Standing in sandy clearings under the waves Bostelmann painted “tall coral reefs, swaying sea-plumes, slender gorgonians, purple sea-fans”—what she called her own underwater “fairyland.”
The May 1922 cover of Scientific American, “with waterproof paints and canvas: Painting a submarine scene at first hand”.
In July another female researcher, named Jocelyn Crane, arrived fresh from college graduation.
Critics chastised Beebe for hiring women in science, calling him “unprofessional.
” Beebe responded that he hired based on “what’s above the ears” and that he had chosen Crane and Hollister for their “sound ideas for scientific research.” Hollister and Crane continued to study sea creatures and dive in the bathysphere, and Bostelmann continued to paint in spite of these criticisms.
On days the sphere didn’t descend, the team studied dredged fish in the lab.
Hollister often used her own system of chemical baths, dyes, and ultraviolet light, to decolor fish organs until they became translucent.
This revealed the red-stained skeleton and allowed her to study tail structures.
The team left the tropics in autumn and when the following summer came, bad weather and a broken winch prevented the bathysphere from diving, though other research continued.
Jocelyn Crane on an expedition in Manzanillo, Mexico, November 22, 1937, long after the bathysphere’s last dive.
© Wildlife Conservation Society
The sphere dove again into the world of languid siphonophores and flying snails in 1932, and on one descent, the National Broadcasting Company invited all of America into the deep sea, transmitting right from Hollister’s phone line.
On another eventful dive Beebe reported two six-foot fish he did not recognize.

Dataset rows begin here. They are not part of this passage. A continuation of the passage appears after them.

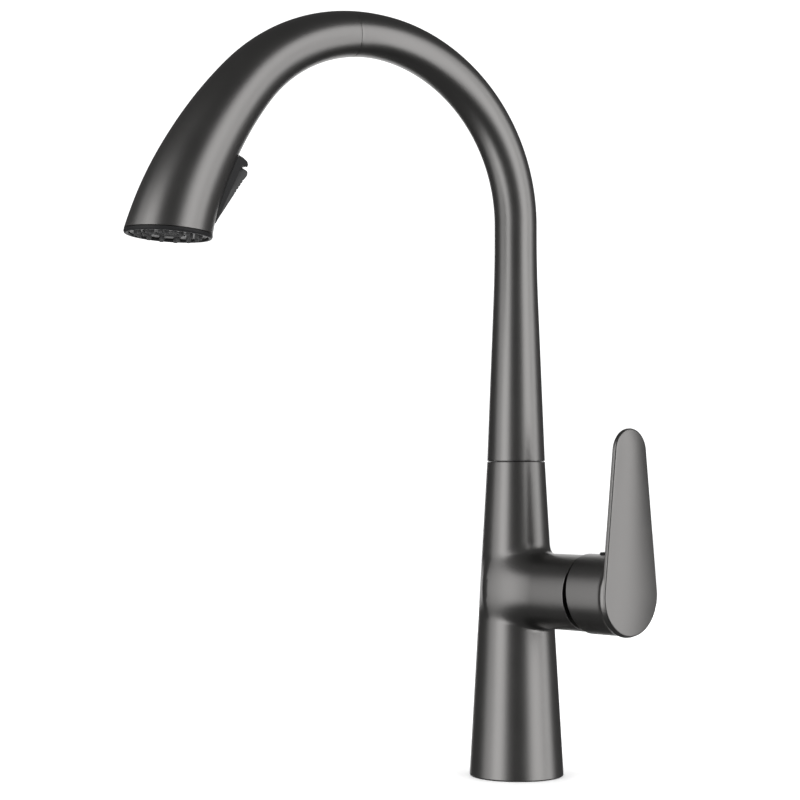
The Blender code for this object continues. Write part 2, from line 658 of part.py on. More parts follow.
def water_body(plane):
    """One moulding: spigot, inlet, diverter chamber and the bell that carries the spray plate."""
    rows = []
    for run, outer, inner in ((-SPIGOT_L, SPIGOT_R, SPIGOT_BORE_R), (1.2 * MM, SPIGOT_R, SPIGOT_BORE_R),
                              (1.4 * MM, WATER_R, SPIGOT_BORE_R)):
        rows.append((dock_frame_point(run), inward(DOCK), outer, inner))
    inlet_end = math.radians(103.5)
    rows.append((arch_point(inlet_end), inward(inlet_end), WATER_R, SPIGOT_BORE_R))
    for degrees, outer in ((104, WATER_R), (114, WATER_R), (124, WATER_R), (134, WATER_R), (142, WATER_R),
                           (147, CHAMBER_R), (160.6, CHAMBER_R)):
        phi = math.radians(degrees)
        rows.append((arch_point(phi), inward(section_angle(phi)), outer, outer - WATER_WALL))
    bell = HEAD_END - BELL_H / HEAD_BEND_R
    rows.append((arch_point(bell), inward(section_angle(bell)), BELL_START_R, BELL_START_R - WATER_WALL))
    rows.append((face_point(PLATE_TOP + MAT_T + 2 * GAP), inward(FACE_TILT), BELL_R, BELL_R - WATER_WALL))
    outer_rings = [circle(centre, side, Y, outer, SMALL_SIDES) for centre, side, outer, _ in rows]
    inner_rings = [circle(centre, side, Y, inner, SMALL_SIDES) for centre, side, _, inner in rows]
    moulding = swept("water_body", outer_rings, inner_rings, "dark_plastic", plane)
    hole = rod("plunger_hole", PLUNGER_R + 2 * GAP, -14 * MM, -4 * MM, None, sides=16, parent=plane,
               origin=rocker_point(PLUNGER_T, 0), axis=inward(ROCKER_AT))
    cut(moulding, hole)
    connector_r = SPIGOT_BORE_R - 2 * GAP
    connector_profile = [
        (HOSE_BORE_R, GAP), (connector_r, GAP), (connector_r, CONNECTOR_L), (HOSE_BORE_R, CONNECTOR_L),
    ]
    turned("hose_connector", connector_profile, "brass", origin=arch_point(DOCK), axis=heading(DOCK),
           parent=plane)
    valve_at = math.radians(109)
    valve_r = WATER_R - WATER_WALL - 2 * GAP
    valve_profile = [(2.4 * MM, 0), (valve_r, 0), (valve_r, 7 * MM), (2.4 * MM, 7 * MM)]
    turned("check_valve", valve_profile, "white_plastic", origin=arch_point(valve_at), axis=heading(valve_at),
           parent=plane)


def studs(name, profile, plane):
    """One tool holding a short turned shape at every nozzle."""
    work = bmesh.new()
    for radius, count in NOZZLE_CIRCLES:
        for spot in circle(face_point(0), inward(FACE_TILT), Y, radius, count):
            stud = turned(name, profile, None, origin=spot, axis=heading(FACE_TILT), sides=6, wrap=False)
            work.from_mesh(stud.data)
            bpy.data.objects.remove(stud)
    mesh = bpy.data.meshes.new(name)
    work.to_mesh(mesh)
    work.free()
    return link(name, mesh, None, plane)


def spray_face(plane):
    face = {"origin": face_point(0), "axis": heading(FACE_TILT), "parent": plane}
    profile = [
        (PLATE_R + GAP, -RING_H), (FACE_R - 0.15 * MM, -RING_H), (FACE_R, -RING_H / 2), (FACE_R - 0.6 * MM, 0),
        (PLATE_R + GAP, 0),
    ]
    turned("face_ring", profile, "dark_plastic", sides=SIDES, **face)
    eye = AERATOR_R + GAP
    plate = ring("spray_plate", eye, PLATE_R, -PLATE_TOP, -PLATE_SUNK, "gunmetal", sides=SIDES, **face)
    mat_low = PLATE_TOP + GAP
    mat = ring("nozzle_mat", eye, PLATE_R - MM, -mat_low - MAT_T, -mat_low, "grey_rubber", **face)
    nozzle = [(NOZZLE_R, -mat_low - 0.5 * MM), (NOZZLE_R, 0), (NOZZLE_R - 0.4 * MM, NOZZLE_PROUD)]
    hole = [(NOZZLE_R + GAP, -PLATE_TOP - MM), (NOZZLE_R + GAP, MM)]
    cut(plate, studs("nozzle_holes", hole, plane))
    add(mat, studs("nozzles", nozzle, plane))
    aerator_profile = [(AERATOR_R, -10 * MM), (AERATOR_R, -PLATE_SUNK), (AERATOR_R - 1.3 * MM, -PLATE_SUNK),
                       (AERATOR_R - 1.3 * MM, -PLATE_SUNK - 1.2 * MM)]
    turned("aerator", aerator_profile, "grey_rubber", wrap=False, **face)


def rocker_point(t, n):
    base = arch_point(ROCKER_AT) + inward(ROCKER_AT) * arch_radius(ROCKER_AT)
    return base + heading(ROCKER_AT) * t + inward(ROCKER_AT) * n


def rocker_frame():
    """Columns: down the head, across it, out of its surface."""
    frame = Matrix((heading(ROCKER_AT), Y, inward(ROCKER_AT))).transposed().to_4x4()
    frame.translation = rocker_point(0, 0)
    return frame


def rocker_parts(plane):
    frame = rocker_frame()
    top = WINDOW_TOP + GAP
    end = WINDOW_END - GAP
    outline = [
        (WINDOW_TOP - 2.5 * MM, -4 * MM), (WINDOW_TOP - 2.5 * MM, 0.6 * MM),
        (WINDOW_TOP - 1.9 * MM, BEZEL_RISE * 0.66), (WINDOW_TOP - 0.8 * MM, BEZEL_RISE * 0.95),
        (WINDOW_TOP + 0.7 * MM, BEZEL_RISE), (WINDOW_TOP + MM, RIM_RISE), (WINDOW_END, 0.7 * MM),
        (WINDOW_END + 2 * MM, 0.2 * MM), (WINDOW_END + 2 * MM, -4 * MM),
    ]
    bezel = extruded("rocker_bezel", outline, BEZEL_W, "dark_plastic", frame, plane)
    rows = head_stations()
    rings = [circle(centre, side, Y, radius + GAP, SIDES) for centre, side, radius in rows]
    cut(bezel, skin("head_envelope", rings, None, plane, wrap=False))
    tray_half = WINDOW_W - GAP
    add(bezel, block("bezel_tray", (top, -tray_half, -BEZEL_FLOOR), (end, tray_half, 0.4 * MM), None,
                     frame, plane))
    pocket_half = tray_half - BEZEL_WALL
    pocket_top = top + BEZEL_WALL
    pocket_end = end - 0.5 * MM
    cut(bezel, block("bezel_pocket", (pocket_top, -pocket_half, -BEZEL_FLOOR + 1.2 * MM),
                     (pocket_end, pocket_half, 12 * MM), None, frame, plane))
    pin_at = rocker_point(0, ROCKER_PIN_N)
    pin_half = tray_half
    cut(bezel, rod("bezel_pin_hole", ROCKER_PIN_R + GAP, -pin_half - GAP, pin_half + GAP, None,
                   origin=pin_at, axis=Y, parent=plane, sides=12))
    out = inward(ROCKER_AT)
    cut(bezel, rod("bezel_plunger_hole", PLUNGER_R + 2 * GAP, -BEZEL_FLOOR - MM, -BEZEL_FLOOR + 2 * MM, None,
                   origin=rocker_point(PLUNGER_T, 0), axis=out, parent=plane, sides=16))
    rod("rocker_pin", ROCKER_PIN_R, -pin_half, pin_half, "steel", origin=pin_at, axis=Y, parent=plane, sides=12)
    rocker(frame, plane, pocket_top, pocket_end, pocket_half - GAP, pin_at)
    diverter(plane, out)


def rocker(frame, plane, pocket_top, pocket_end, half_width, pin_at):
    start = pocket_top + 0.4 * MM
    end = pocket_end - GAP
    outline = [
        (start, 2.6 * MM), (start + 0.3 * MM, ROCKER_RISE - 1.2 * MM), (start + 1.2 * MM, ROCKER_RISE),
        (end - 1.5 * MM, 1.9 * MM), (end, 1.0 * MM), (end, 0.0),
        (3.2 * MM, 0.2 * MM), (2.1 * MM, -0.8 * MM), (0.0, -1.4 * MM), (-2.1 * MM, -0.8 * MM),
        (-3.4 * MM, 1.2 * MM),
    ]
    lever = extruded("rocker", outline, half_width, "dark_plastic", frame, plane)
    cut(lever, rod("rocker_pin_hole", ROCKER_PIN_R + ROCKER_PIN_CLEAR, -half_width - MM, half_width + MM, None,
                   origin=pin_at, axis=Y, parent=plane, sides=12))


def diverter(plane, out):
    origin = rocker_point(PLUNGER_T, PLUNGER_TOP)
    collar = -13 * MM
    profile = [
        (PLUNGER_R, 0), (PLUNGER_R, collar), (PLUNGER_R + MM, collar), (PLUNGER_R + MM, collar - MM),
        (PLUNGER_R, collar - MM), (PLUNGER_R, -PLUNGER_L),
    ]
    turned("diverter_plunger", profile, "white_plastic", origin=origin, axis=out, parent=plane,
           sides=16, wrap=False)
    spring_top = -PLUNGER_L - 2 * GAP
    spring_l = 10.5 * MM
    rings = []
    count = SPRING_TURNS * 8
    for step in range(count + 1):
        turn = 2 * math.pi * SPRING_TURNS * step / count
        radial = math.cos(turn) * Y + math.sin(turn) * out.cross(Y)
        centre = origin + out * (spring_top - SPRING_WIRE - spring_l * step / count) + radial * SPRING_R
        rings.append(circle(centre, radial, out, SPRING_WIRE, 5))
    skin("diverter_spring", rings, "steel", plane, wrap=False)


# ---------------------------------------------------------------- the whole faucet

def build():
    body_casting()
    swivel()
    water_tubes()
    valve_seat()
    cartridge()
    stem_parts()
    handle()
    plane = empty("spout_plane", turn=-math.pi / 2 + SPOUT_TURN)
    spout_shell(plane)
    swivel_sleeve(plane)
    docking_collar(plane)
    spray_hose(plane)
    head_shell(plane)
    water_body(plane)
    spray_face(plane)
    rocker_parts(plane)


clear_scene()
MATERIALS = make_materials()
build()
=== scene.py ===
"""Looks of the pull down kitchen faucet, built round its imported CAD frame.

Units are metres. The frame is the CAD's: origin on the column's axis at the deck, +Z up, +X out through the lever.
"""
import math

import bmesh
import bpy
from mathutils import Matrix, Vector


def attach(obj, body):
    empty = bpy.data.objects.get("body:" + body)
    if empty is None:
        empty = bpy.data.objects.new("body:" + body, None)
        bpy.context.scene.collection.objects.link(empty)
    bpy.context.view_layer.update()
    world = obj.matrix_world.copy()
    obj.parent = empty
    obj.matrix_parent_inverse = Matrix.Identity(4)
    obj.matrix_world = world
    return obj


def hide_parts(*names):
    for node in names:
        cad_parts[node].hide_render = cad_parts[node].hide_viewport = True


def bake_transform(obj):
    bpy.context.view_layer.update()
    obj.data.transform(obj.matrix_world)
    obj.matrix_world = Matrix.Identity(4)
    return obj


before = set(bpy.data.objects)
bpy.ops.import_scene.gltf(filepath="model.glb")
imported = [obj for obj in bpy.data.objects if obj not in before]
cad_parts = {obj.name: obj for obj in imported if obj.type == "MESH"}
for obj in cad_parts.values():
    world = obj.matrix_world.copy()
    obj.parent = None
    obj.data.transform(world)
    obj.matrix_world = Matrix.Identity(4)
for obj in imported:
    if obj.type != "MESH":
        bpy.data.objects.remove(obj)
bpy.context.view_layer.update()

MM = 0.001
GAP = 0.3 * MM              # between neighbouring pieces that touch

# Column and hub
FOOT_R = 26.5 * MM
SEAM_Z = 176.7 * MM
SEAM_R = 16.35 * MM
SEAM_GAP = 0.6 * MM
EDGE = 0.5 * MM             # rounding of cast edges
AXIS_R = 0.1 * MM           # where a turned tool stops short of its axis
WASHER_DEPTH = 2.0 * MM     # recess for the bearing washer at the seam
RECESS_R = SEAM_R - 1.7 * MM
WASHER_CLEAR = 0.13 * MM    # the spout's inner lip ends this far above the seam's middle, just off the washer
LIP_R = SEAM_R - 0.6 * MM
NECK_RUN = 20.0 * MM        # the narrow bore below the seam
GROOVE_IN = 22.1 * MM       # in the foot, for the gasket
GROOVE_OUT = 24.5 * MM
GROOVE_H = 1.8 * MM
GASKET_IN = 22.4 * MM
GASKET_OUT = 24.2 * MM
GASKET_H = 1.5 * MM
THREAD_PITCH = 1.6 * MM
THREAD_TURNS = 11
HUB_Z = 104.5 * MM
HUB_R = 20.9 * MM
HUB_END = 53.3 * MM
HUB_BORE_R = 18.0 * MM
HUB_BORE_START = 3.0 * MM
NOSE_TAPER = 3.0 * MM       # how much narrower the unblended hub starts, on the column's axis
NOSE_RUN = 7.0 * MM
HUB_BLEND_TOP = 8.0 * MM    # reach of the blend between column and hub: above it, below it, and added at its sides
HUB_BLEND_LOW = 3.0 * MM
HUB_BLEND_SIDE = 10.0 * MM
SHANK_R = 17.0 * MM
SHANK_DEPTH = 20.0 * MM
CAST_WALL = 2.6 * MM
NECK_BORE_R = 12.3 * MM

# Lever
HANDLE_R = 21.8 * MM
HANDLE_WALL = 2.2 * MM
RIM_TOP = 54.6 * MM
RIM_BOTTOM = 59.0 * MM
SKIRT_DEPTH = 62.0 * MM
PADDLE_BACK = 81.6 * MM
PADDLE_FRONT = 84.3 * MM
PADDLE_CROWN = 1.5 * MM
PADDLE_LOW_R = 22.0 * MM
PADDLE_TIP_R = 13.0 * MM
PADDLE_LENGTH = 77.0 * MM
PADDLE_EDGE = 0.9 * MM
PADDLE_BLEND = 3.0 * MM
SCREW_X = 66.0 * MM
PLUG_R = 3.0 * MM
PLUG_PROUD = 1.1 * MM
PIVOT_X = 42.0 * MM
DOME_R = 19.0 * MM
DOME_WALL = 1.2 * MM
DOME_START = 7.5 * MM       # from the pivot out to the dome's edge
DOME_LIP = math.radians(38)

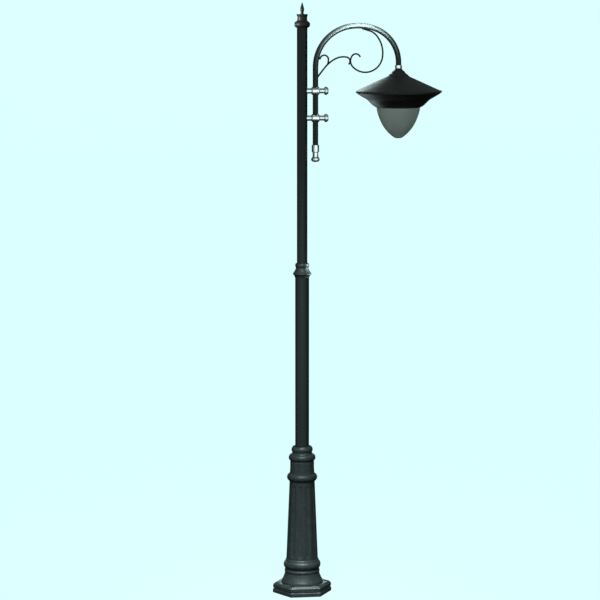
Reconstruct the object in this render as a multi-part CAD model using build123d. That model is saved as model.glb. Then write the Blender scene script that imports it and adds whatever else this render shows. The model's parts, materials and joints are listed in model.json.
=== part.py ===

They resembled barracudas, he wrote, but with bioluminescent lights down their side and two long tentacles, each with lights on the end.
Beebe dubbed the creature Bathysphaera intacta—the untouchable bathysphere fish—but it was eventually reclassified as a new species of dragonfish.
The bathysphere did not always lend itself to glamorous discovery.
Dives were thwarted by bad weather and a roiling ocean.
More than once the sphere came up full of water, releasing jets of dangerously pressurized water.
When, on one occasion, the telephone line up to Hollister failed, Beebe described a feeling of sudden, true isolation, “as if hose, cable, and all had gone. We had become veritable plankton.”
After exhibiting at the 1933 Chicago World’s Fair, the bathysphere returned to Bermuda in 1934.
That summer, Hollister set a women’s world record during a dive to 1,208 feet.
On August 15, 1934, Beebe and Barton sat in the cramped steel sphere 3,028 feet below sea level.
They rested about a tenth of the distance underwater that Mount Everest towers above sea level.
Beebe described the region as akin to “naked space itself, out far beyond atmosphere, between the stars.”
They peered out at an unfamiliar fish, about 20 feet long, that the Chicago Tribune described as “illuminated by myriads of tiny lights glittering like a diamond tiara.”
Gloria Hollister on a suspension bridge at Garraway, British Guiana (now Guyana), 1936.
© Wildlife Conservation Society
Submerged excursions proved too expensive to continue past 1934 given the sad state of the U.S.
Hollister took off to lead scientific treks in the jungles of British Guiana (now Guyana), while Bostelmann illustrated children’s books and painted for National Geographic.
Crane and Beebe continued to work together and she took over as Director of the Department of Tropical Research when Beebe passed away.
Barton the engineer turned to filmmaking with Titans of the Deep, a flop of a film that combined footage taken in Bermuda with invented drama.
The bathysphere itself now sits on display at the New York Aquarium while remotely operated submersibles like the Deep Discoverer descend almost four miles into watery darkness.
The Alvin can carry passengers down nearly three miles, untethered.
But before them came a little steel sphere in Bermuda, the submersible that carried science into a new domain.